Stated task: Begin at the first line and end at the line containing "return revolve(Part() +". Extract exactly those lines.

Material:

+++

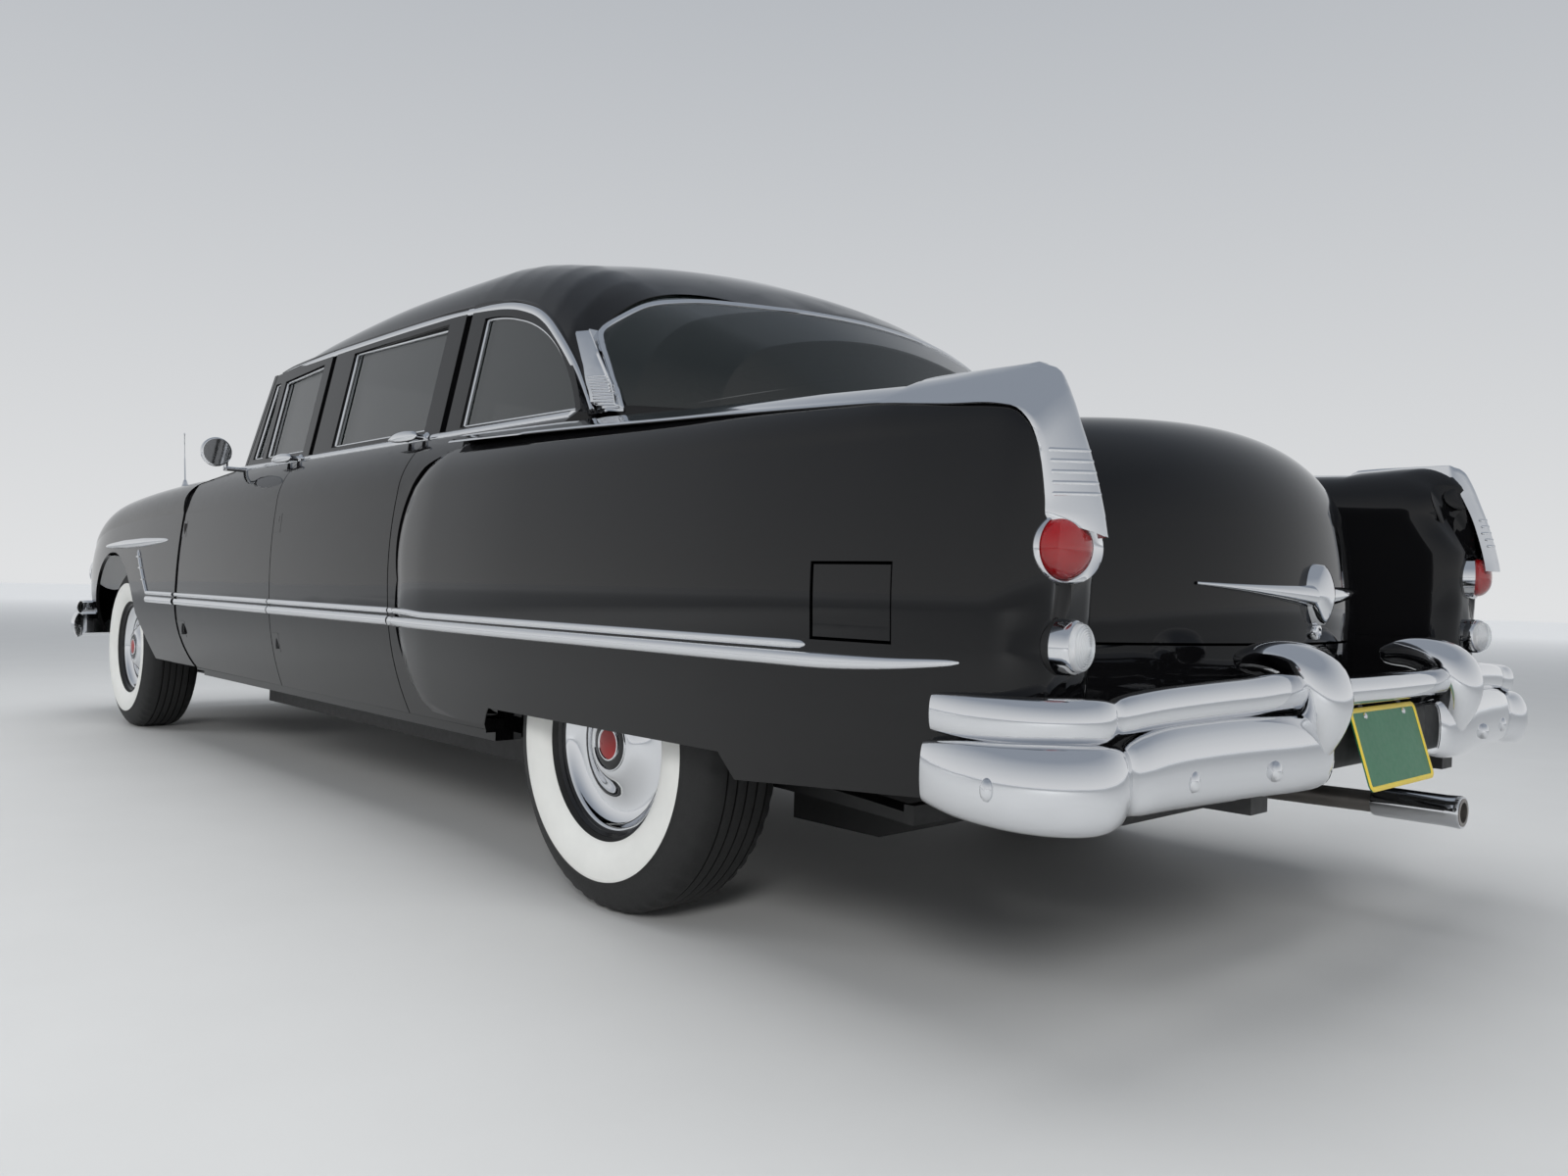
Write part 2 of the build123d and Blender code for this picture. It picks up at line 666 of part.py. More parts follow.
def make_grille():
    """Chrome surround with level bars and one heavy bar."""
    def ring(grow):
        half = GRILLE_HALF + grow
        return prism("x", FASCIA_X, FASCIA_X + 24, (half - 90, 520 - grow),
                     (half, 640, half - 90, 745 + grow),
                     (0, 765 + grow, -half + 90, 745 + grow), (-half, 640, -half + 90, 520 - grow))
    bars = ring(18) - ring(-4)
    for level, tall in ((560, 8), (592, 8), (636, 36), (680, 8), (716, 8)):
        bar = prism("y", -GRILLE_HALF, GRILLE_HALF, (FASCIA_X + 2, level - tall / 2),
                    (FASCIA_X + 2 + tall * 0.55, level, FASCIA_X + 2, level + tall / 2))
        bars = bars + (bar & ring(2))
    return bars


def domed_lens(radius, rim, high, facing):
    """Round lens with a straight rim and a domed face, its back at the origin. Facing is 1 or -1 along X."""
    ball = (radius ** 2 + high ** 2) / (2 * high)
    middle = rim + high - ball
    half = math.asin(radius / ball) / 2
    profile = outline("z", 0, (0, 0), (0, radius), (rim * facing, radius),
                      ((middle + ball * math.cos(half)) * facing, ball * math.sin(half),
                       (rim + high) * facing, 0))
    return revolve(Part() + Face(profile), Axis.X, 360)


def make_headlamps():
    """Chrome ring and glass lens on each side."""
    z = HEADLAMP_Z - 60
    ring = rod("x", HEADLAMP_RADIUS, (FASCIA_X, HEADLAMP_Y, z), 40) - rod("x", HEADLAMP_RADIUS - 14,
                                                                          (FASCIA_X - 10, HEADLAMP_Y, z),
                                                                          80)
    return both(ring)


def make_headlamp_glass():
    z = HEADLAMP_Z - 60
    return both(Pos(FASCIA_X, HEADLAMP_Y, z) * domed_lens(HEADLAMP_RADIUS - 14.3, 12, 24, 1))


# Bumpers

def bumper_bar(rows, low, high, bulge):
    """Left half of a bar with a bulged face, through rows of x, y, the way it faces in degrees and depth."""
    along = [0.0]
    for here, there in zip(rows, rows[1:]):
        along.append(along[-1] + math.hypot(there[0] - here[0], there[1] - here[1]))
    wires = []
    for _, x, y, facing, depth in even([(place, *row) for place, row in zip(along, rows)], 13):
        ahead, aside = math.cos(math.radians(facing)), math.sin(math.radians(facing))

        def put(out, z):
            return Vector(x + out * ahead, y + out * aside, z)

        swell = min(bulge, depth * 0.6)
        face_low, face_high = put(-swell, low), put(-swell, high)
        back_low, back_high = put(-depth, low + 10), put(-depth, high - 10)
        wires.append(Wire([
            Edge.make_three_point_arc(face_low, put(0, (low + high) / 2), face_high),
            Edge.make_line(face_high, back_high), Edge.make_line(back_high, back_low),
            Edge.make_line(back_low, face_low)]))
    return skin(wires)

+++

Completed exercise:
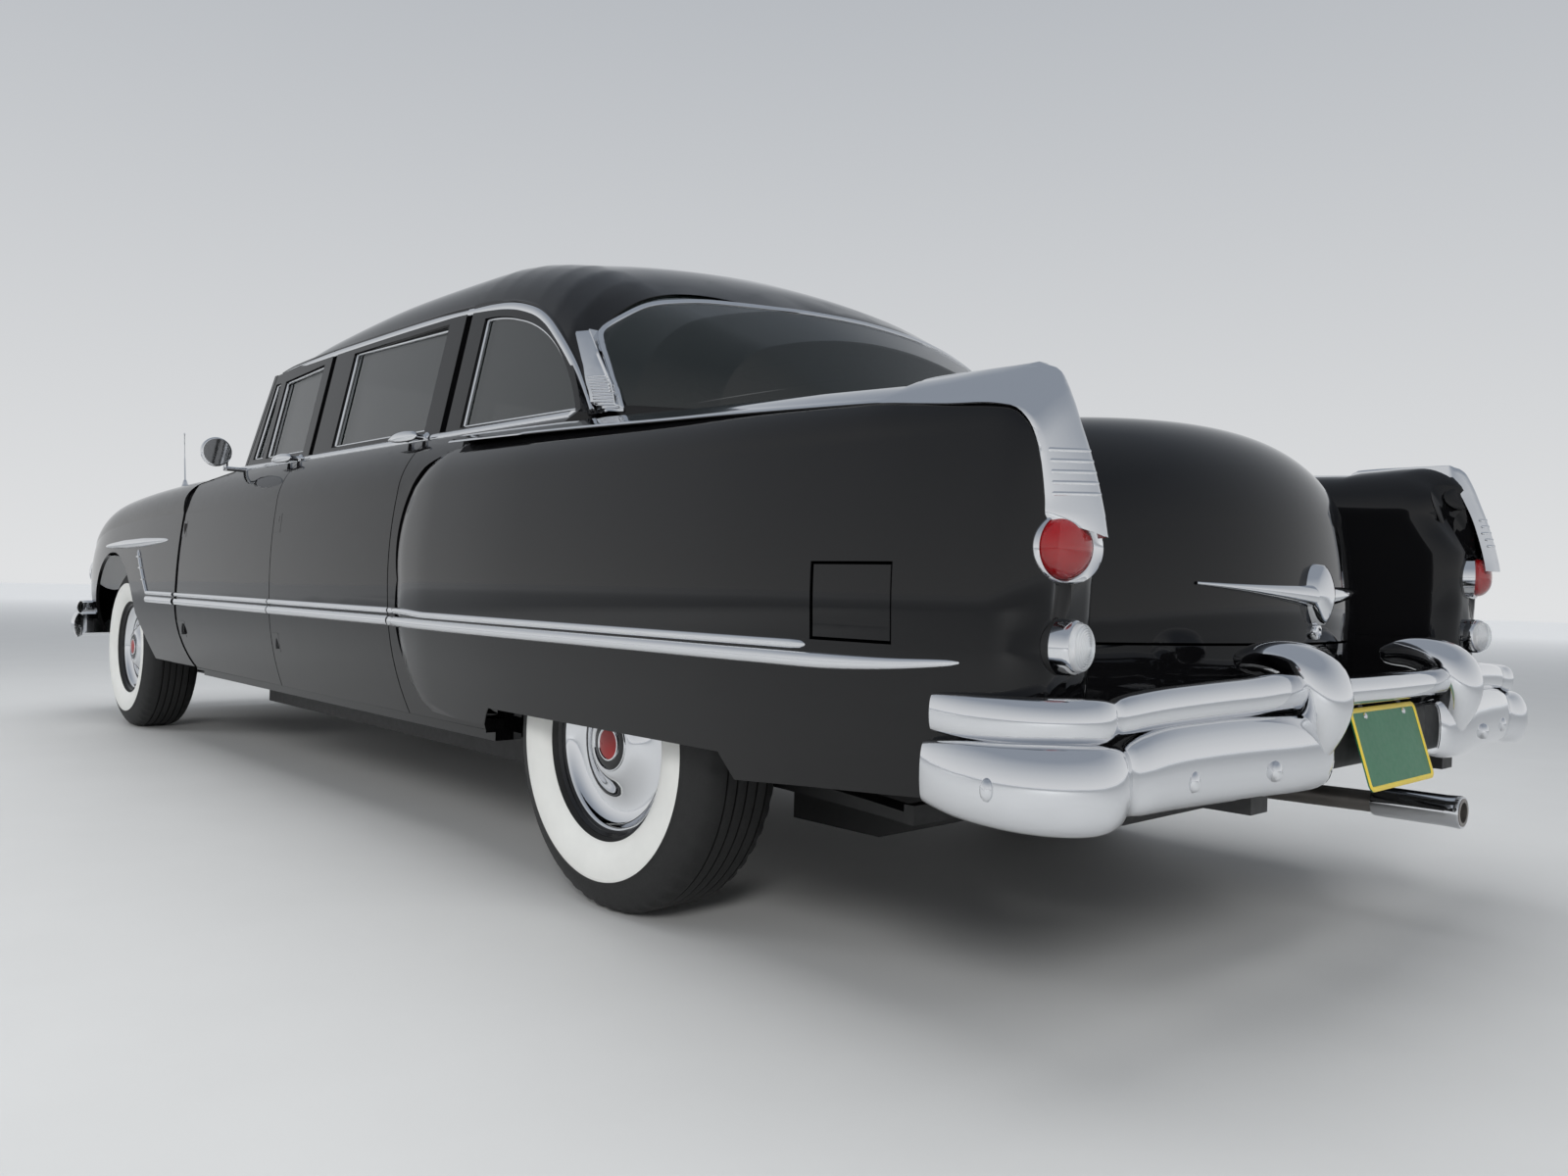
Write part 2 of the build123d and Blender code for this picture. It picks up at line 666 of part.py. More parts follow.
def make_grille():
    """Chrome surround with level bars and one heavy bar."""
    def ring(grow):
        half = GRILLE_HALF + grow
        return prism("x", FASCIA_X, FASCIA_X + 24, (half - 90, 520 - grow),
                     (half, 640, half - 90, 745 + grow),
                     (0, 765 + grow, -half + 90, 745 + grow), (-half, 640, -half + 90, 520 - grow))
    bars = ring(18) - ring(-4)
    for level, tall in ((560, 8), (592, 8), (636, 36), (680, 8), (716, 8)):
        bar = prism("y", -GRILLE_HALF, GRILLE_HALF, (FASCIA_X + 2, level - tall / 2),
                    (FASCIA_X + 2 + tall * 0.55, level, FASCIA_X + 2, level + tall / 2))
        bars = bars + (bar & ring(2))
    return bars


def domed_lens(radius, rim, high, facing):
    """Round lens with a straight rim and a domed face, its back at the origin. Facing is 1 or -1 along X."""
    ball = (radius ** 2 + high ** 2) / (2 * high)
    middle = rim + high - ball
    half = math.asin(radius / ball) / 2
    profile = outline("z", 0, (0, 0), (0, radius), (rim * facing, radius),
                      ((middle + ball * math.cos(half)) * facing, ball * math.sin(half),
                       (rim + high) * facing, 0))
    return revolve(Part() + Face(profile), Axis.X, 360)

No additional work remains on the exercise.